• Exercise brief:
Using the data below, return the stretch from the line that contains "base_tray()" through the line that contains "cad_parts[node].hide_render = cad_parts[node].hide_viewport", both included, exactly as it stands and nothing beyond it.

[START OF Data block]

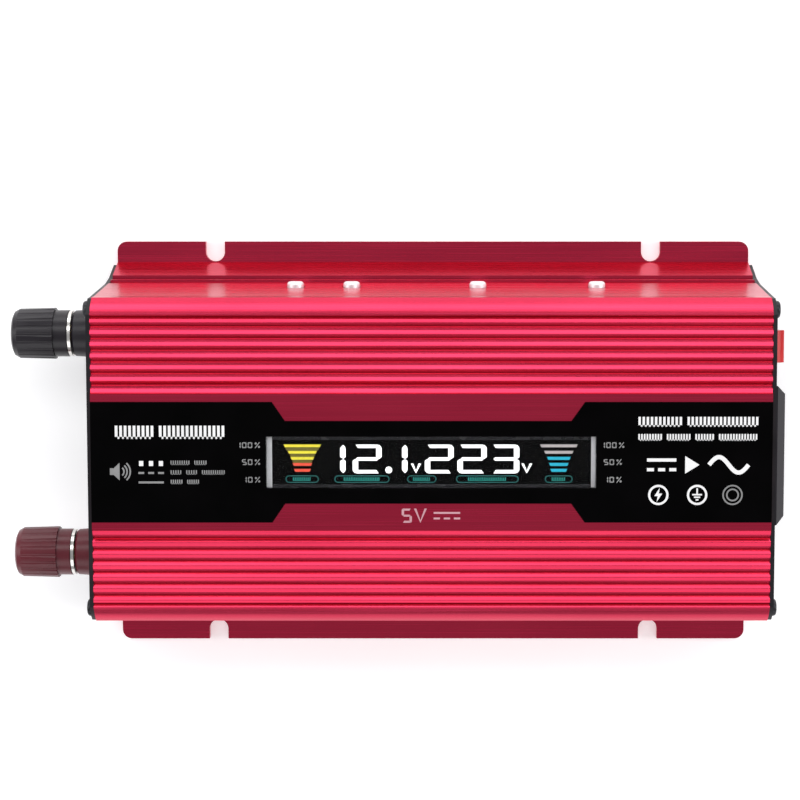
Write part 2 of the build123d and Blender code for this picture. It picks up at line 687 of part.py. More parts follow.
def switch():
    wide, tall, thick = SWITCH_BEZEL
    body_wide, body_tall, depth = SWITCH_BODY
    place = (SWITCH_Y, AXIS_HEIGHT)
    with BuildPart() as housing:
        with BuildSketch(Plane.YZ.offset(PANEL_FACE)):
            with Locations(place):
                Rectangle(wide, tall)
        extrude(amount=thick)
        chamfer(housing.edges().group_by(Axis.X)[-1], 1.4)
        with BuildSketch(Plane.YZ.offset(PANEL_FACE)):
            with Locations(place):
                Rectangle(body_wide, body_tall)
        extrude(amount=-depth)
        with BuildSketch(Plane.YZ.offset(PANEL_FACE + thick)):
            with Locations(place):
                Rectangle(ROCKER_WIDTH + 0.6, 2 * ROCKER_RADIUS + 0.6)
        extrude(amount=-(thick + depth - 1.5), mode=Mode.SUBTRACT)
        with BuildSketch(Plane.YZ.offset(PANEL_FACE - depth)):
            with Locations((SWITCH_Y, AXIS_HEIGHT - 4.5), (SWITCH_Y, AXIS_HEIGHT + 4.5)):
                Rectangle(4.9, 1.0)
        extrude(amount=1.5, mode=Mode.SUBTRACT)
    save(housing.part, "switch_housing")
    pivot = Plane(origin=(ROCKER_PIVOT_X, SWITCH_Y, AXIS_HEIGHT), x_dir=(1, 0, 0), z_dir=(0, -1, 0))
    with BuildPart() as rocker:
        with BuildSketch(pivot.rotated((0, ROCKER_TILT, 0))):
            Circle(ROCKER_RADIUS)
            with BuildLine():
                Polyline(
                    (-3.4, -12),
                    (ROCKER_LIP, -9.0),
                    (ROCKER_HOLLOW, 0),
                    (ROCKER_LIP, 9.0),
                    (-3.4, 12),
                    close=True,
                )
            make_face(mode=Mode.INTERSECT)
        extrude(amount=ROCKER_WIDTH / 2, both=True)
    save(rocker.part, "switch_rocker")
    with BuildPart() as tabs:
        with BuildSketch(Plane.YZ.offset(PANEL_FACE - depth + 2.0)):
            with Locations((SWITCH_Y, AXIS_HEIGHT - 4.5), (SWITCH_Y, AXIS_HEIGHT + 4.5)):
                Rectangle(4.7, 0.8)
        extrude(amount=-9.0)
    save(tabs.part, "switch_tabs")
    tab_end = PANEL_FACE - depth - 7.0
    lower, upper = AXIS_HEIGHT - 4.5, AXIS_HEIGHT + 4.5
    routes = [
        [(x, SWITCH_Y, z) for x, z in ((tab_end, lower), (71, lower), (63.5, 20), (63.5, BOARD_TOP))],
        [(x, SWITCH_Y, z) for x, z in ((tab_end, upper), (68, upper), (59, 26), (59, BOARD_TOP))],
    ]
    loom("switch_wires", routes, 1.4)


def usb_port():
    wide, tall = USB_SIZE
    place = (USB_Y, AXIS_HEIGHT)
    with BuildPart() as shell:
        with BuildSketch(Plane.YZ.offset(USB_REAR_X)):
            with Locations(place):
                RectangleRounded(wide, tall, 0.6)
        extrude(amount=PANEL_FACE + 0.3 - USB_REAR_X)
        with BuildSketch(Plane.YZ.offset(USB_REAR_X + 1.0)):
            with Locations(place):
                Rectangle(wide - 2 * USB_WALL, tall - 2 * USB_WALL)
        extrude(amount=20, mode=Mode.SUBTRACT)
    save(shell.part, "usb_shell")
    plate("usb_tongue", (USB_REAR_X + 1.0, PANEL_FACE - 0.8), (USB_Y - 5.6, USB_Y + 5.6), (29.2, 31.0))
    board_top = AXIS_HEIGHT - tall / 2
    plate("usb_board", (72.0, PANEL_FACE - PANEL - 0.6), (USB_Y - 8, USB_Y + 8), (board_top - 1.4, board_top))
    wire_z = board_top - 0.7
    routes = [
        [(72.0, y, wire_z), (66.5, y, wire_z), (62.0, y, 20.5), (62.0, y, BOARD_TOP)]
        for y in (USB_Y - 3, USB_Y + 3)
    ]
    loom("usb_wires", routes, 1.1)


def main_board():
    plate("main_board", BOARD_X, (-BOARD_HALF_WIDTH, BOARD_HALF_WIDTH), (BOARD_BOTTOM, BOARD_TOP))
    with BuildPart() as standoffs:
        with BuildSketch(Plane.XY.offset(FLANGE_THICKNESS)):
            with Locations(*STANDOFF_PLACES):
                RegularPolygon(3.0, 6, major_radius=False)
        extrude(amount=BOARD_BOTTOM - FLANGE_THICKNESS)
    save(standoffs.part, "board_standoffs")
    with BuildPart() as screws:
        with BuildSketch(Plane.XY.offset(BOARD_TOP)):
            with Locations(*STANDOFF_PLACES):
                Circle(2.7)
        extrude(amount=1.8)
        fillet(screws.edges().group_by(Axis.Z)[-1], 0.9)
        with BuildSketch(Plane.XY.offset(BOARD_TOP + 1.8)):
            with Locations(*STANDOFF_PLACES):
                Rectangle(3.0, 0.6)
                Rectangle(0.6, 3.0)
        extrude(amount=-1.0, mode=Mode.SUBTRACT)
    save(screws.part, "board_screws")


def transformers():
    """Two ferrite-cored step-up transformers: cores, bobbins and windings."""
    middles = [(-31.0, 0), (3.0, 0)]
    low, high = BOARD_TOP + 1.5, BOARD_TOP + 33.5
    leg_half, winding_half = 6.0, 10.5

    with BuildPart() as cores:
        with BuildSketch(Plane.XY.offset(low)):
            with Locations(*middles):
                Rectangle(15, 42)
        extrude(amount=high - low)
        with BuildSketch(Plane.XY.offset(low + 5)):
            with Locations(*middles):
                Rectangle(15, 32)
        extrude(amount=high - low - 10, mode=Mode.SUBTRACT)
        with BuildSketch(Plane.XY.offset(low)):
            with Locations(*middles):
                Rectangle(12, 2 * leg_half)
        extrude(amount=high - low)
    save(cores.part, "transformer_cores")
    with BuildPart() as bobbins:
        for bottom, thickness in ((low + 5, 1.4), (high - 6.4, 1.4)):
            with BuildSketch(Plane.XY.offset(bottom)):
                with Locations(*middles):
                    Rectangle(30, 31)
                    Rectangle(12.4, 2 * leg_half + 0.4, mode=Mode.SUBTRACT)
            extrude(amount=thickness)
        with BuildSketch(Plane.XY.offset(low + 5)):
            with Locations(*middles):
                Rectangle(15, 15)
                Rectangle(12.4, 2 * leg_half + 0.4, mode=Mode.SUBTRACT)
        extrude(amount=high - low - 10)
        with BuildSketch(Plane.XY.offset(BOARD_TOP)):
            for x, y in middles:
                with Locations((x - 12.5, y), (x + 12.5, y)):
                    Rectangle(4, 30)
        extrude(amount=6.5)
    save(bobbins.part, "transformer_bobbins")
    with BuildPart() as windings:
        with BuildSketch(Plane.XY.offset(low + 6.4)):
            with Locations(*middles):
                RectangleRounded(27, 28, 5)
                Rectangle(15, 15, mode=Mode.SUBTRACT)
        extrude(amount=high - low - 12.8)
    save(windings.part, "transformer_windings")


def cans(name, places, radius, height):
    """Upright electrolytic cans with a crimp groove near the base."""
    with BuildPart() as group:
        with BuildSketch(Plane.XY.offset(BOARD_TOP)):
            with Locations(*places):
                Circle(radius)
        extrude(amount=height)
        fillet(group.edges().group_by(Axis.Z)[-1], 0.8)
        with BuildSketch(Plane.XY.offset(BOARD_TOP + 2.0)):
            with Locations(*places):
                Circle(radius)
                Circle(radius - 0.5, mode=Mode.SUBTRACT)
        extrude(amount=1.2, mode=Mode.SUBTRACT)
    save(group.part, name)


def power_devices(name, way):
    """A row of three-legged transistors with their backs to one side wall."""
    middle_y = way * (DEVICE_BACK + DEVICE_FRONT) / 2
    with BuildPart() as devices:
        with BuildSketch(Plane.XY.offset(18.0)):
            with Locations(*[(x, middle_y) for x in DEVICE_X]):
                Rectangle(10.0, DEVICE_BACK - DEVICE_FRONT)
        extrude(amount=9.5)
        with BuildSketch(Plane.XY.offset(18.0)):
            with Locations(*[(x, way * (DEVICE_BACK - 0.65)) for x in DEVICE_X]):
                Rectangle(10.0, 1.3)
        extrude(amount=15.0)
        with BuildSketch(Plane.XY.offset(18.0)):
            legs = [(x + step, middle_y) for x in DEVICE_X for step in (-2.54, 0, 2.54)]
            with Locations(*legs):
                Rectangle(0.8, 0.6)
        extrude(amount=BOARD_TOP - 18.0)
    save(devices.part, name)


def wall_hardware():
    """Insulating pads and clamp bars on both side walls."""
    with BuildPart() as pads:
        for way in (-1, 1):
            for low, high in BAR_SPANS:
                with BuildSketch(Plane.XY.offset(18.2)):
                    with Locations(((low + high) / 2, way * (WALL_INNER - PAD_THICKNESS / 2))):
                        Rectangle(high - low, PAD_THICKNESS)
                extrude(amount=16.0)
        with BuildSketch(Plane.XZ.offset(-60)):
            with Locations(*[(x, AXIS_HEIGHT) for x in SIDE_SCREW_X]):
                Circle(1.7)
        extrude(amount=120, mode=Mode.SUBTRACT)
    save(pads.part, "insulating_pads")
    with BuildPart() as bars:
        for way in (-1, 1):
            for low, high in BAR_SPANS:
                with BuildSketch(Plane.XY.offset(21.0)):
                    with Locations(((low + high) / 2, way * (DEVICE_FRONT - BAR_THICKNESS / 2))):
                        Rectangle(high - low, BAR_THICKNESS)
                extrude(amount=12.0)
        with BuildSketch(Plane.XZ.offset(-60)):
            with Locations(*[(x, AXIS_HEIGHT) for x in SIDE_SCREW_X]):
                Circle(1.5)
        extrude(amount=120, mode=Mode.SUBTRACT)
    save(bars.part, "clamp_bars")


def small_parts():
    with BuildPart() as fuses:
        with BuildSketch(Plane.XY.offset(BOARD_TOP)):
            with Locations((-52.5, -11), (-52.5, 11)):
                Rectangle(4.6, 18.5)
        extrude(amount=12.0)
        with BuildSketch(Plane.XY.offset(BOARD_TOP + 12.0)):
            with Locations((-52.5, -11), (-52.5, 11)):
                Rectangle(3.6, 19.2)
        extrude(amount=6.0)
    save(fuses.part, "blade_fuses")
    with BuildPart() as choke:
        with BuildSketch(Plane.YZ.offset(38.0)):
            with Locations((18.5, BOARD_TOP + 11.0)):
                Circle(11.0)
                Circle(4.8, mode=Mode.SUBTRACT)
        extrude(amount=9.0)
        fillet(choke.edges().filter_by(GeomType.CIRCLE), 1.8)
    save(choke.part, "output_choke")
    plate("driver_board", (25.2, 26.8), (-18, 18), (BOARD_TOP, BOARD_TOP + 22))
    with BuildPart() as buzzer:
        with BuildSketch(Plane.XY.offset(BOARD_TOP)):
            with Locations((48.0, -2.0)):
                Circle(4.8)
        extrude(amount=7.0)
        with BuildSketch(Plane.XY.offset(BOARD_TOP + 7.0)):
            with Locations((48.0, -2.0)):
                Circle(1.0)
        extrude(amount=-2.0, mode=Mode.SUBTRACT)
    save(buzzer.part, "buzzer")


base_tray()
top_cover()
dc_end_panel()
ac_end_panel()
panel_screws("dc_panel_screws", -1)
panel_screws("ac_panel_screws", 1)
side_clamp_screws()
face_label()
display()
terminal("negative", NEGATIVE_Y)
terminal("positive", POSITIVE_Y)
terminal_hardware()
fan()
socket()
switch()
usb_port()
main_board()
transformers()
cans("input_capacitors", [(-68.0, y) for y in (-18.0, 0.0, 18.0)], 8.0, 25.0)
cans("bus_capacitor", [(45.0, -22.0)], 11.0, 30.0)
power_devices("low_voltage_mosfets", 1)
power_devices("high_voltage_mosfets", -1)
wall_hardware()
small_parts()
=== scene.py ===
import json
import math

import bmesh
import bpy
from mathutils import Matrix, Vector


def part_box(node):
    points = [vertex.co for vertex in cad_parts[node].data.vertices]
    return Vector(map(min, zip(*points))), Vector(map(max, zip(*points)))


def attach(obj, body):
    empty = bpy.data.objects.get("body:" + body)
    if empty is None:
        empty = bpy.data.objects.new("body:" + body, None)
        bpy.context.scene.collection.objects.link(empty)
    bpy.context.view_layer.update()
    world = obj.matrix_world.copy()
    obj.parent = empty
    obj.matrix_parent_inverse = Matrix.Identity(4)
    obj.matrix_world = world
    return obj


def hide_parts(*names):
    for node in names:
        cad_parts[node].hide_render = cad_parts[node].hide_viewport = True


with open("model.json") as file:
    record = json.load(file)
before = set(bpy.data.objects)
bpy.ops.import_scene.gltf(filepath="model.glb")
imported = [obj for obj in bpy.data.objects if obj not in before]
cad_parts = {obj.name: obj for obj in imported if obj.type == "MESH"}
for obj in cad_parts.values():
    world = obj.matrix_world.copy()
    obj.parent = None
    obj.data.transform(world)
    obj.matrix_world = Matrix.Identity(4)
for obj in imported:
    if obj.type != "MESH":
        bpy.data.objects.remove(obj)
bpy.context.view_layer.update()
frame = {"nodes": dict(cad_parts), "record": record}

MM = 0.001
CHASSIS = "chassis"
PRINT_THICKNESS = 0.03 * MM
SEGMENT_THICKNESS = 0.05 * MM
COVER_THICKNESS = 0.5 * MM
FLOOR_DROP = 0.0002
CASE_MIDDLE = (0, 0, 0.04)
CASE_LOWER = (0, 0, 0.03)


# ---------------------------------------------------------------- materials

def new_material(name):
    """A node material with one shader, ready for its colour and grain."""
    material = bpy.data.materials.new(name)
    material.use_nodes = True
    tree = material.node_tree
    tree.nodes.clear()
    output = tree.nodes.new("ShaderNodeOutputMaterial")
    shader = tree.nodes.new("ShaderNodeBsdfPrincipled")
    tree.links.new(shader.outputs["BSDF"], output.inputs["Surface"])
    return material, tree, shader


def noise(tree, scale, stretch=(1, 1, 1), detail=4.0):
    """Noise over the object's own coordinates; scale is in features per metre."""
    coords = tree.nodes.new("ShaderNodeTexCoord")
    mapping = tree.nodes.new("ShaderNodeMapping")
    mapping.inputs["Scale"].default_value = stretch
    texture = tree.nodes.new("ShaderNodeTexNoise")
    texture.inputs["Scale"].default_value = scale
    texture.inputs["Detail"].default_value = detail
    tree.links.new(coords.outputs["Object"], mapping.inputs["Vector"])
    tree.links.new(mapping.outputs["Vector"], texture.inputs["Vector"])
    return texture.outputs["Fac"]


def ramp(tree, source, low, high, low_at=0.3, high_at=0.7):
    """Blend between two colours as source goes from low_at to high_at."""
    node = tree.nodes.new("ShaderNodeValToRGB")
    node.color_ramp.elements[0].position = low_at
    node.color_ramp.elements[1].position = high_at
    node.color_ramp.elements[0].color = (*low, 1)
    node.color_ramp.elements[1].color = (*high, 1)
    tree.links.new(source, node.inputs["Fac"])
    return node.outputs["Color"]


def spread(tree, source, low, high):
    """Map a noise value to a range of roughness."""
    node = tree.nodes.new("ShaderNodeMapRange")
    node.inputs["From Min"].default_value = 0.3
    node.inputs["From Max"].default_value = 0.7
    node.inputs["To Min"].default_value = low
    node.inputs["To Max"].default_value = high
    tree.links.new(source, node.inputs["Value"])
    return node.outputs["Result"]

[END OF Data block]

• Written solution:
base_tray()
top_cover()
dc_end_panel()
ac_end_panel()
panel_screws("dc_panel_screws", -1)
panel_screws("ac_panel_screws", 1)
side_clamp_screws()
face_label()
display()
terminal("negative", NEGATIVE_Y)
terminal("positive", POSITIVE_Y)
terminal_hardware()
fan()
socket()
switch()
usb_port()
main_board()
transformers()
cans("input_capacitors", [(-68.0, y) for y in (-18.0, 0.0, 18.0)], 8.0, 25.0)
cans("bus_capacitor", [(45.0, -22.0)], 11.0, 30.0)
power_devices("low_voltage_mosfets", 1)
power_devices("high_voltage_mosfets", -1)
wall_hardware()
small_parts()
=== scene.py ===
import json
import math

import bmesh
import bpy
from mathutils import Matrix, Vector


def part_box(node):
    points = [vertex.co for vertex in cad_parts[node].data.vertices]
    return Vector(map(min, zip(*points))), Vector(map(max, zip(*points)))


def attach(obj, body):
    empty = bpy.data.objects.get("body:" + body)
    if empty is None:
        empty = bpy.data.objects.new("body:" + body, None)
        bpy.context.scene.collection.objects.link(empty)
    bpy.context.view_layer.update()
    world = obj.matrix_world.copy()
    obj.parent = empty
    obj.matrix_parent_inverse = Matrix.Identity(4)
    obj.matrix_world = world
    return obj


def hide_parts(*names):
    for node in names:
        cad_parts[node].hide_render = cad_parts[node].hide_viewport = True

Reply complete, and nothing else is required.